Graduation Highlights the Importance of Blending Families

With each passing year of my life, I feel for parents more and more. I had no idea the emotions that I would experience as a parent watching my children travel through each phase of their life and how happy and sad I could be at the same moment when they hit certain milestones. In the last three days, I watched my son graduate from high school and hosted a big graduation party to celebrate him. The next day was Father’s Day where we celebrated my husband, ex-husband, and my step-dad for all of their contributions to the lives of all of the kids and adults that live in our home. Early Monday morning, it was off to the DMV so that my daughter could get her learner’s permit. It was a whirlwind weekend full of emotions, milestones, change and tears. I even found myself choked up in the DMV, which was a first.

The highlight of the weekend was watching all of the members of my family work together to celebrate my son. His step-dad (my husband) spent countless hours preparing the yard for the party and getting everything ready and cleaned up. His dad (my ex-husband) and I worked together for weeks to prepare a slide show of his life that included pictures from our marriage together, and then pictures from our second marriages and the blended families that resulted. All of us went to dinner together after graduation – step brothers and sisters, step- parents, parents, grand step-parents, brothers, sisters. To my son, this is just his family. It is not a sad and awkward tale of divorce, but instead a real and true picture of life and the adult decisions that impact children but shouldn’t destroy them. This is all he has ever known since the day he was born. My own parents were divorced when I was 11 and his first memories include step-grandparents and grandparents, but to him it was all just more Grandpas and Grandmas to love.

Sadly, many families don’t operate like this and children are forced into confronting and handling adult decisions that really have nothing to do with them. Most of us have seen all sides of nasty divorces in our lives, and it is hard to understand why adults choose for kids to live and feel tension and anger. Children have nothing to do with why adults divorce. Some children are relieved when their parents get divorced after years of fighting or obvious unhappiness. Others are surprised but want nothing more than their lives to go on peacefully while the adults handle the adults’ problems. Divorce is a sad and difficult part of life that still occurs in almost 50% of households across our country. I have been asked so many times why I got divorced from my first husband and the question always give me a little laugh since it really doesn’t have an easy answer. If I tried to answer it in one sentence, I don’t believe I would be holding both of us accountable to what happened. The best guess I can give for why I got divorced and why I think most people get divorced is that we were born and subsequently our lives started happening. There are so many factors that play into divorce – personality, families, careers, handling of finances, communication, economics, friends, and differences that come up when children are born. There are lots of ways that marriages end, but most of share common ground in why we got divorced.

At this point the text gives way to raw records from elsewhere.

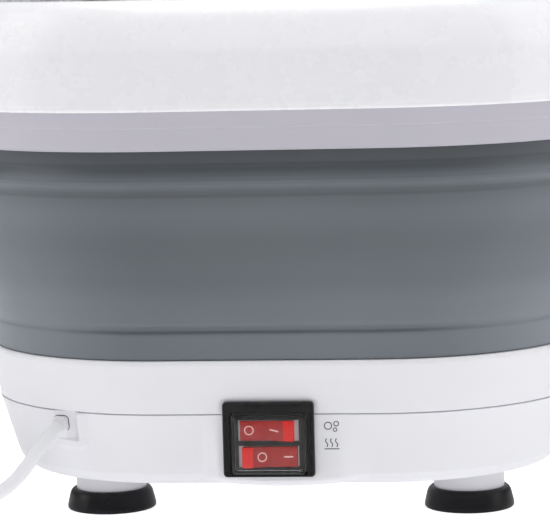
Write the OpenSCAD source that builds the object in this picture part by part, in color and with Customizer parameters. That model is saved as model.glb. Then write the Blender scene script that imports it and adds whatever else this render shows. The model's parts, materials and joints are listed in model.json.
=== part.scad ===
// Collapsible foot spa basin: a rigid base with the electrics, a soft folding
// wall and a rigid rim that slides straight down over the base.
// Millimetres. Origin on the floor under the middle of the base, front = -Y.

/* [Outline] */
// Half width of the straight core that every outline is offset from
core_x = 44; // [40:1:50]
// Half length of the straight core
core_y = 94; // [88:1:100]

/* [Rim] */
// Height of the rim's crest above the floor
rim_top = 219; // [215:1:224]
// Height of the shoulder line on the rim
rim_shoulder_z = 200; // [198:1:203]
// Height of the lower lip of the rim's skirt
rim_lip_z = 176; // [174:1:178]
// Height of the rim's underside, where the soft wall comes out
rim_under_z = 159; // [158:1:161]
// Offset of the skirt's lower lip from the core
rim_r = 105.2; // [104.6:0.2:106]
// Thickness of the rim's shell
rim_t = 2.6; // [2.2:0.2:3]

/* [Folding wall] */
// How far the rim travels down when the basin is folded
fold_travel = 98; // [80:1:100]
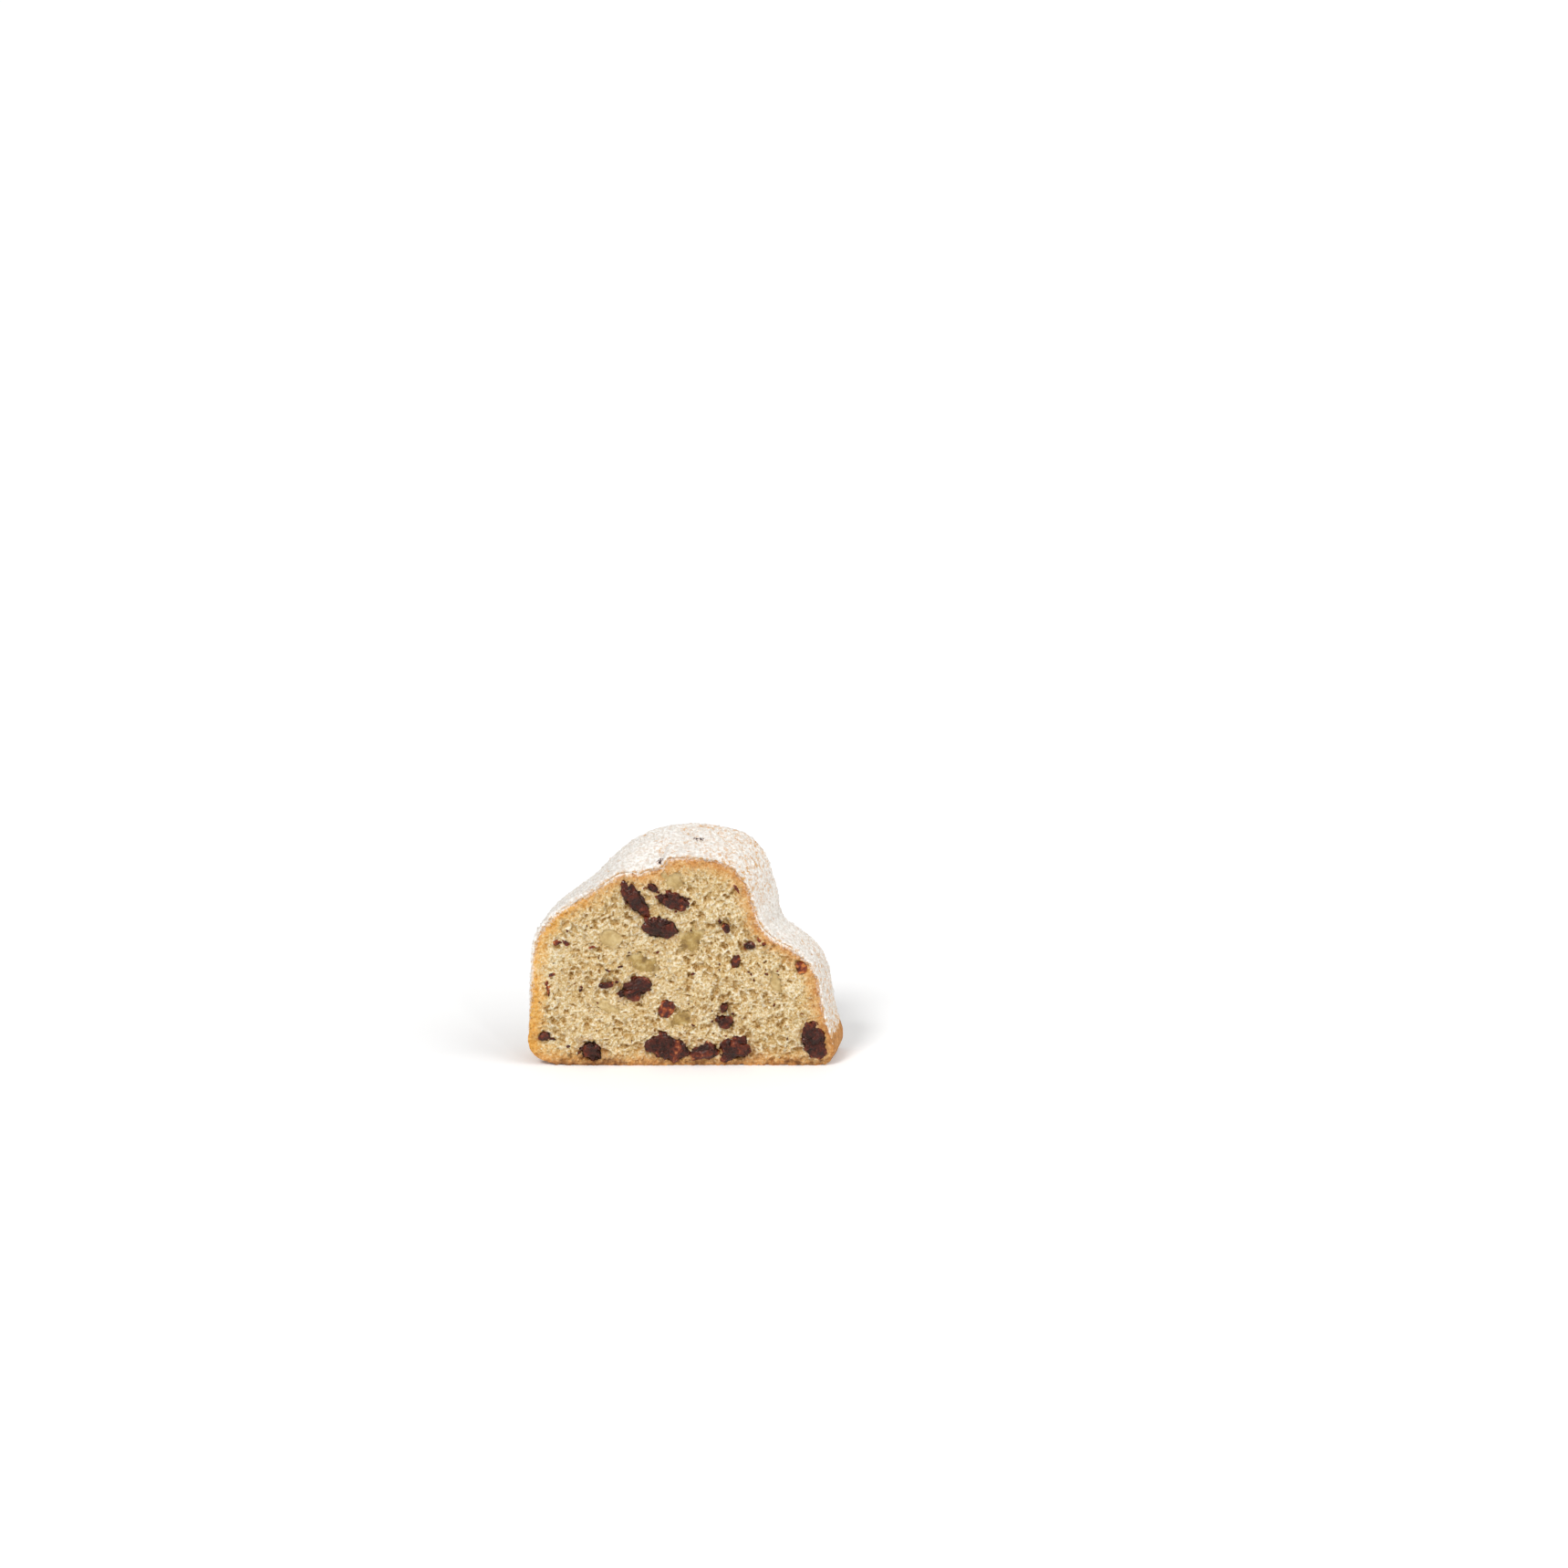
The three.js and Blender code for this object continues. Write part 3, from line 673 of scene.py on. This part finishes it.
# %% Sugar cover along the outline
COVER_STATIONS = [
    (47.2, 7, 0.0), (46, 11, 0.2), (43.8, 18, 0.45), (41.5, 30, 0.55), (36, 37, 0.75), (27, 43.5, 1.0),
    (21.5, 52.5, 0.6), (17, 63, 0.45), (5, 68.8, 0.6), (-6, 68.9, 0.75), (-14, 66.8, 0.85),
    (-25, 62, 1.0), (-40, 52, 1.0), (-47, 44, 0.95), (-48.6, 30, 0.75), (-49.3, 17, 0.45), (-49.9, 10, 0.0),
]
station_turn = np.array([turn_near(x, z) for x, z, _ in COVER_STATIONS])
station_turn = np.where(station_turn > 0.8, station_turn - 1, station_turn)
station_cover = np.array([cover for _, _, cover in COVER_STATIONS])
print("sugar from turn", station_turn[0].round(3), "to", station_turn[-1].round(3))


def cover_at(turn):
    """How well the crust is covered at each turn, from 0 to 1."""
    turn = np.mod(turn + 0.2, 1) - 0.2
    return np.interp(turn, station_turn, station_cover, left=0, right=0)

# %% [markdown]
# ## The rough crust and its rubbed edge
#
# Baking leaves blisters on the crust, the tray leaves pits in its base, and the knife rubs the edge of each
# cut away. Blisters move points along the normal, and pits only upward, so the slice still stands flat. The
# edge's setback is a function of place, because dough and sugar both follow it.

# %% Rough crust and rubbed edge
BASE_ROUGH = 0.35  # millimetres
BASE_TOP = 1.5  # the base's pits end and the blisters are whole at this height
EDGE_BEVEL = 0.7  # how far the cut's edge is rubbed away, in millimetres
EDGE_REACH = 0.9  # and over which distance from the crust that fades


def rubbed(points):
    """How far the edge of a cut is rubbed back at each point, in millimetres."""
    torn = 0.5 + 0.45 * noise(points, 1.3, 41) + 0.3 * noise(points, 0.6, 44)
    return EDGE_BEVEL * np.clip(torn + 0.3, 0.2, 1.4)


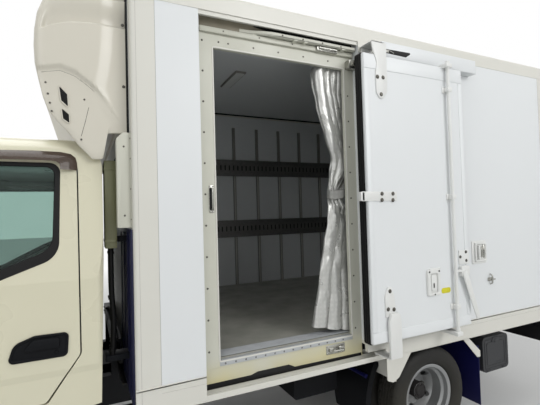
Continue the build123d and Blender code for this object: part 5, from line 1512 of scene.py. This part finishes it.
hingeLine = bumperFace - cabLook["hinge"]
windowFront = cabLook["hinge"] + 0.072 + cabLook["slope"] * (1.962 - 1.290)
windowRows = placed(ahead, cabLook["window"])
windowRows += [(hingeLine - 0.062, 1.240, 0.035), (bumperFace - windowFront, 1.962, 0.045)]
windowLoop = roundOff(windowRows, 10)
paneRows = placed(ahead, cabLook["pane"])
paneRows += [(hingeLine - 0.088, 1.272, 0.030), (bumperFace - windowFront - 0.024, 1.944, 0.040)]
paneLoop = roundOff(paneRows, 10)
handleLoop = roundOff(placed(behind, cabLook["handle"]), 6)
flap = roundOff(placed(behind, cabLook["flap"]), 5)
for side, name in ((1, "left"), (-1, "right")):
    body = name + "_cab_door"
    rubber = ring(inset(windowLoop, -0.004), paneLoop, onCab(-0.017, side), 0.0195, 0.004)
    makePiece("windowRubber_" + name, [rubber], blackRubber, body)
    loops = []
    for (topOut, topZ), (lowOut, lowZ) in zip(cabLook["visorTop"], cabLook["visorLow"]):
        topX, lowX = ahead(topOut), ahead(lowOut)
        loop = []
        for share, lift in cabLook["visorArch"]:
            x = topX + (lowX - topX) * share
            z = topZ + (lowZ - topZ) * share
            loop.append(onCab(lift - (z - 1.95) * 0.02, side)(x, z, 0))
        loops.append(loop)
    makePiece("windowVisor_" + name, [skin(loops)], smokedAcrylic, body)
    face, lifted = onCab(0.0, side), onCab(0.005, side)
    recess = [
        plate(handleLoop, face, 0.005, 0.002),
        ring(handleLoop, inset(handleLoop, 0.012), face, 0.009, 0.003),
        plate(flap, lifted, 0.016, 0.006),
        screw(lifted, behind(-0.335), 1.078, 0.008, 0.006),
    ]
    makePiece("doorHandle_" + name, recess, charcoalMoulding, body)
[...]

When my ex-husband and I decided to get divorced, it was a very hard and sad decision, but we sat down together and worked out a solution that would that would split up the assets and make sure that our kids would have what they needed no matter where they were sleeping. We didn’t need an attorney to explain that to us so we didn’t use one. We split everything in half because that is the law and we developed a schedule for our kids in case we ever needed a document to tell us what was in their best interest (which we don’t). We work together to discuss holidays and birthdays and vacations until we know we have found what works for everyone involved (and that includes his step-kids and my step-kids). We do this because we love our children and decided years ago it would be ridiculous to spend any more time discussing or fighting about why we got divorced. We knew it was irrelevant to our kids and I believe that is the case for almost every divorce out there.

We aren’t amazing people for doing this. We are just parents who decided to focus on our children and nothing else. We both believe that the other is a good and capable parent which means that any other part of our life doesn’t need to be discussed. When we start to get off track from time to time, we give each other space and we always come back together with what is best for our children. Adults need to acknowledge that adult problems require adult communication to arrive at adult decisions. That is all it takes to have an amicable divorce. You can strongly dislike your ex-spouse but love your children enough to end up sitting together at a dinner someday celebrating a big milestone like a graduation. You can show your children that mature adults can guide them through life no matter how much blending goes on in their family. The key is to blend everyone, love equally, and make sure the kids are allowed to be kids while the adults are acting like adults.